Pretty sure the extinction and bolometric calculations are correct, as shown by the OC guess (red smudges on the CMD) overlapping with the data: Example without binaries:

The distance right now is a fixed parameter (done by giving the HBM a fixed distance modulus calculated when collecting data). How do you want me to change this part?

grd349 commented 4 years ago

So the distance would be something like

distance = pm.Normal('distance', 880, 100, testval=880) # use the correct numbers here but keep the prior weak. parallax_obs = pm.Normal('parallax', 1.0/distance, parallax_unc, observed=12345678.987654) # use the correct numbers

Watch out for the units of parallax when taking the inverse to transform parallax to distance.

Does that make sense?

grd349 commented 4 years ago

Bu I agree with you, the plot above makes me think that things like the BC are not wrong. I really don't understand this.

Maybe we need to start again from scratch to make sure there are no logic bugs that are hiding. It's so close yet so far (i.e., sub big-bang helium).

We should also think about a Gaia parallax zero-point offset but we can afford for this to be marginalised out.

HinLeung622 commented 4 years ago

@grd349 I guess we should discuss about these during the meeting later today. I seriously hope the problem would not end up as a stupid careless piece of code on my end.

grd349 commented 4 years ago

@HinLeung622

. I seriously hope the problem would not end up as a stupid careless piece of code on my end.

Actually, this is probably a best case scenario :)

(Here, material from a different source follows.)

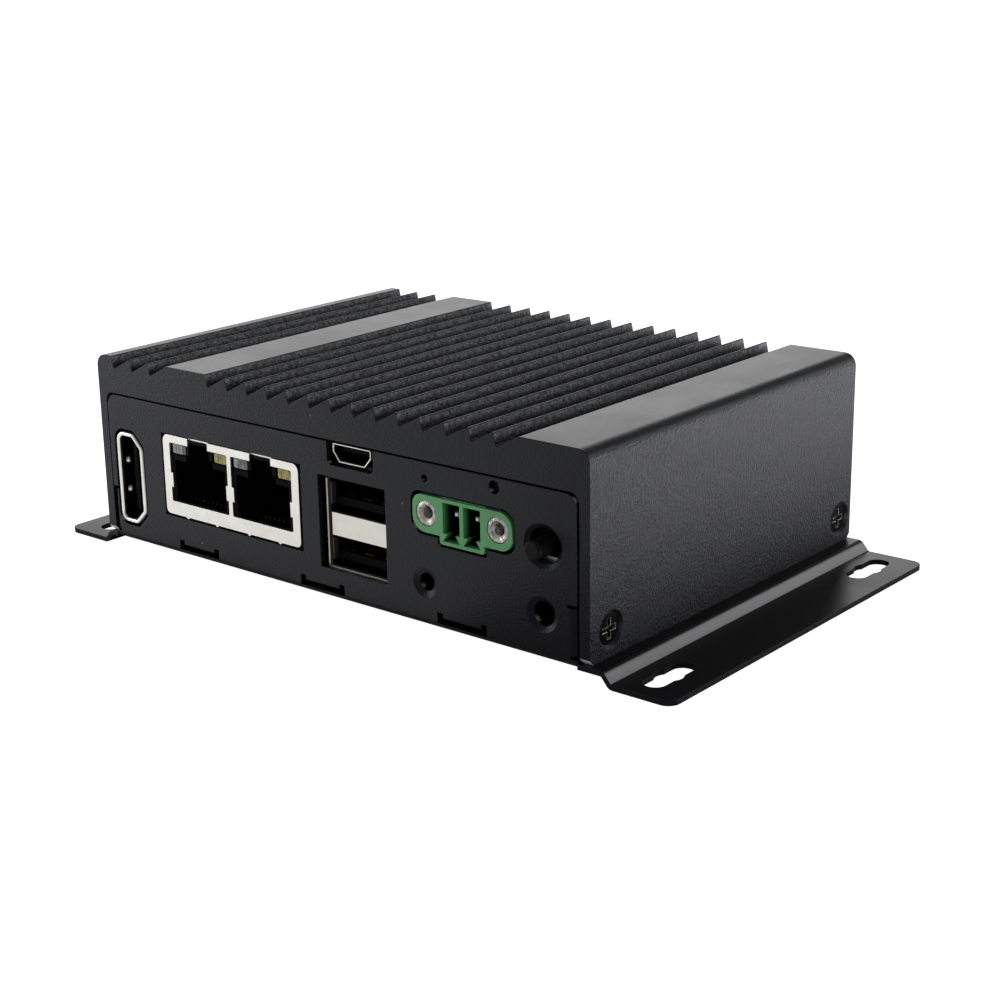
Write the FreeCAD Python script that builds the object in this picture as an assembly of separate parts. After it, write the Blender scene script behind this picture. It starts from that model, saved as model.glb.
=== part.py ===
import FreeCAD, Part
import math
import os

os.makedirs("parts", exist_ok=True)
V = FreeCAD.Vector

# All sizes in millimetres.  Working frame while building: x from the outside of the left wall,
# y from the front face of the tray towards the rear, z from the underside of the tray floor.

# Body
body_width = 101.2
body_depth = 70.6
body_height = 31.4
sheet = 0.8                  # folded steel tray
bend_inside = 0.4
flange_width = 13.4          # from the outside of a wall to the outer edge of a flange
flange_drop = 1.6            # underside of the flange below the underside of the floor
ledge = 1.9                  # floor outside the wall before it steps down
step_run = 1.3
left_inset = 2.5             # the left step, flange and slots stand this much nearer the body
flange_corner = 1.9
fit_gap = 0.35               # play between the tray panels and the cover walls
seam_gap = 0.25              # between the top edge of a panel and the roof
panel_corner = 1.9

# Wall mounting slots in the flanges
slot_inset = 7.7             # slot centre from the outside of the wall
slot_spacing = 55.0          # centre to centre, front to rear
slot_width = 3.4
slot_length = 10.2
slot_eye = 4.2               # round opening at the middle of each slot

# Extruded cover
wall = 1.75
roof = 4.1
fin_height = 2.15
fin_pitch = 4.49
fin_drop_run = 0.45
fin_peak_round = 0.22
fin_root_round = 0.3
cover_corner = 2.0
cover_inside_corner = 1.5
cover_setback = 0.1
left_fin_start = 4.2
left_fins = 3
flat_strip = 9.2             # plain strip between the left fins and the main fins
right_strip = 11.2
foot_bevel = 0.9             # milled off each lower end corner of the walls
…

HinLeung622 commented 4 years ago

@grd349 I have done the NN Av vs calculated extinction comparison: It seems there is different between the two methods of calculating extinction, but the original NN Av matches more with the data, so could you double check if my code makes sense?

TAv = np.ones(TN)*Av
TBCs1 = t1.model.predict(np.array([np.log10(TTeff),Tlogg,Tfeh,TAv]).T).T
TBCg1 = TBCs1[5]
TBCbp1 = TBCs1[7]
TBCrp1 = TBCs1[8]
TmG1 = -2.5*np.log10(TL)+Mbol-TBCg1+dist_mod
TBp_Rp1 = TBCrp1 - TBCbp1

TAv = np.ones(TN)*0.0

TBCs2 = t1.model.predict(np.array([np.log10(TTeff),Tlogg,Tfeh,TAv]).T).T

TBCg2 = TBCs2[5]
TBCbp2 = TBCs2[7]
TBCrp2 = TBCs2[8]

TBp_Rp2 = TBCrp2 - TBCbp2

c_m = [0.9761, -0.1704, 0.0086, 0.0011, -0.0438, 0.0013, 0.0099]
R_G = c_m[0]+c_m[1]*TBp_Rp2 + c_m[2]*TBp_Rp2**2 + c_m[3]*TBp_Rp2**3 + c_m[4]*Av + c_m[5]*Av**2 + c_m[6]*TBp_Rp2*Av

fig, ax=plt.subplots(1,1, figsize=(10,10))
#ax.plot(TBp_Rp,TmG,'k.',zorder=1,label='cluster guess')
ax.scatter(TBp_Rp1, TmG1, s=100, zorder=1, c='red', label='NN extinction', alpha=0.5)
ax.scatter(TBp_Rp2, TmG2, s=100, zorder=1, c='blue', label='calculated extinction', alpha=0.5)
ax.errorbar(M67['Bp_Rp'], M67['g_mag'], xerr=M67['Bp_Rp_err'], yerr=M67['g_mag_err']*10, fmt='.', zorder=2, c='black')
ax.scatter(M67['Bp_Rp'], M67['g_mag'], s=15, zorder=3, c='blue', label='members')
ax.set_xlabel(r'$G_{BP}-G_{RP}$ (mag)')
ax.set_ylabel('apparent G (mag)')
ax.set_ylim(ax.get_ylim()[::-1])
ax.legend()
plt.show()

Note: 1 is NN Av, 2 is calculated Av. A concern I have is whether I should be altering the Bp-Rp value of the calculated extinction version as well, since reddenning is not accounted for.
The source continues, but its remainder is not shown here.